06年、Ron Porterfield氏からたくさんの事を学びました。

大事なことなので脱線を承知で書いておきたいのですが、通訳兼アスレティックトレーナーだった際に、通訳として担当していた選手がチームメイトの主催するパーティに招待された件以外は、自分が働くチームの選手と個人的に食事や遊びに行く、などというのはゼロとは言えませんが、極力避けてきましたし、少なくとも自分から誘ったことはありません。選手と個人的な関係ができることで、先に述べたように仕事に差し支えるからです。日本ではどうか知りませんが、アメリカではアスレティックトレーナーとして働くチームの選手が異性だったとして、その選手が自分のチームにいる間に恋愛の関係になった、などもってのほかで、それが元で、非常に能力があったのにこの世界で仕事ができなくなった人も何人か知っています。

選手の個人トレーナーとして働く場合、基本的には選手が自分を選んでくれている、という意味では施術所に勤める場合と変わらないとは思いますし、チームのアスレティックトレーナーとは違い、自主トレなどで帯同した際には食事だけでなく生活も共にします。しかし、個人トレーナーを雇える選手とは基本的にはプロで、所属するチームからはもちろん、対戦相手や移籍先となる可能性のある他のチームからも常に注目、あるいは監視されているということを忘れてはなりません。最近はFacebookなどSNSの発達もあって、自分の活動をネット上に公開する同業者も多くなりましたが、プロ選手の個人トレーナーをしているという人が自分の売り込みのためにSNSにアップした投稿が、その選手の立場を貶めているケースをたまに見かけます。ひどいものではその選手の成績に一喜一憂し、選手が所属するチームの采配やその選手のチームメイトに対する批判を書きなぐっている、などというのも目にしたことがあります。たとえ、選手のうけた施術や怪我の状態に関する情報を公開しているわけではなくとも、あるいは公開範囲を「友達まで」と限定していても、どこかから「B選手の個人トレーナーがSNSにこんなこと書きこんでいる、ということはB選手もそういう風に思っている」とその選手の指導者やチームメイトから思われて、チーム内での立場が苦しくなる、というところまで想像がつかないのでしょう。

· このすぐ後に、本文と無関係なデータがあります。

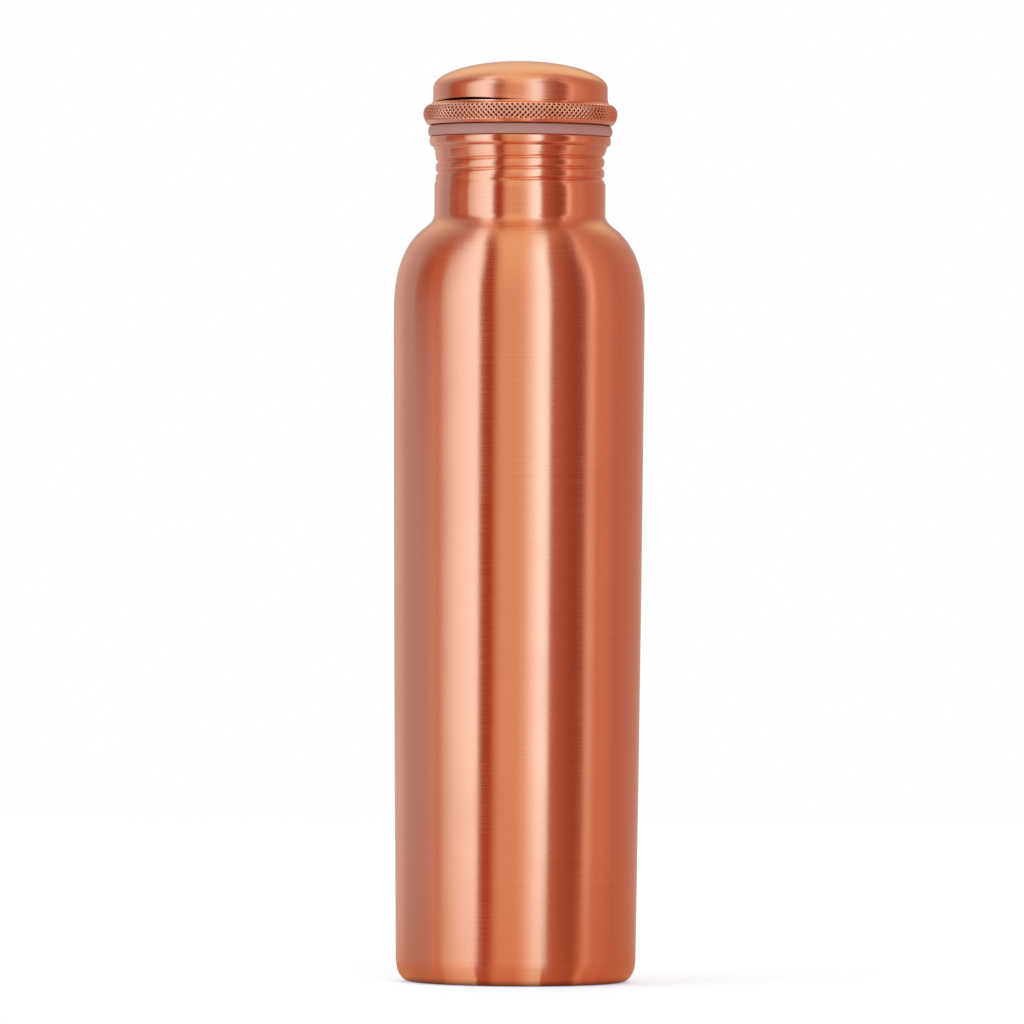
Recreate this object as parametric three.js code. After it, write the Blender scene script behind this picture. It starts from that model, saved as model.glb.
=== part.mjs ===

私もプロ選手の個人トレーナーとして仕事することもありますが、シーズン中になんらかの施術を行うことになったときはもちろんのこと、怪我などの相談ではなく単にクライアントである選手に招待されて球場に足を運んだとしても、それをSNSにアップすることはありませんし、ましてや選手のプレーやチームの判断についてとやかく言える立場にありません。詳しくは書きませんが、チームのアスレティックトレーナーとして働いた経験から言うと、個人トレーナーが表に出てくることは、選手にとっては不利益になることばかりで何もいいことはありません。「今日も出場したかぁ」「今日も怪我がなくてよかった」としみじみかみしめる、くらい、いや本来はそういう仕事をしていることも秘密にしておくべきなのでしょう。
09年沖縄、この時の4人がみんな今も現役でプレーしてくれているのは嬉しいです。

ずいぶん大きく風呂敷を広げてしまいましたが、私たち選手をサポートする側が心に留めておかないといけないことは「選手が活躍すれば選手のおかげ、活躍できないのは私たちのせい」と思えるかどうか。自分の施術所の宣伝のために有名な選手あるいはチームのトレーナーをやる人は、その下心のためにいつまでたってもトレーナー「活動」で終わってしまうだけでなく、宣伝すること自体がクライアントの不利益になる。それを理解できていない人は業界全体にとって非常に迷惑です。また「あの選手が活躍しているのはオレのおかげだ」と本気で思ってしまう人はこの世界、いろいろな意味で長く続かないでしょう。私たちのできることは、その選手の能力を最大限発揮させるための環境を整えることにすぎないのですから。そのうえで、それぞれの立場から、選手にとって最適な状態を作り出そうとすれば、おのずと立ち位置は見えてくるのかなと思います。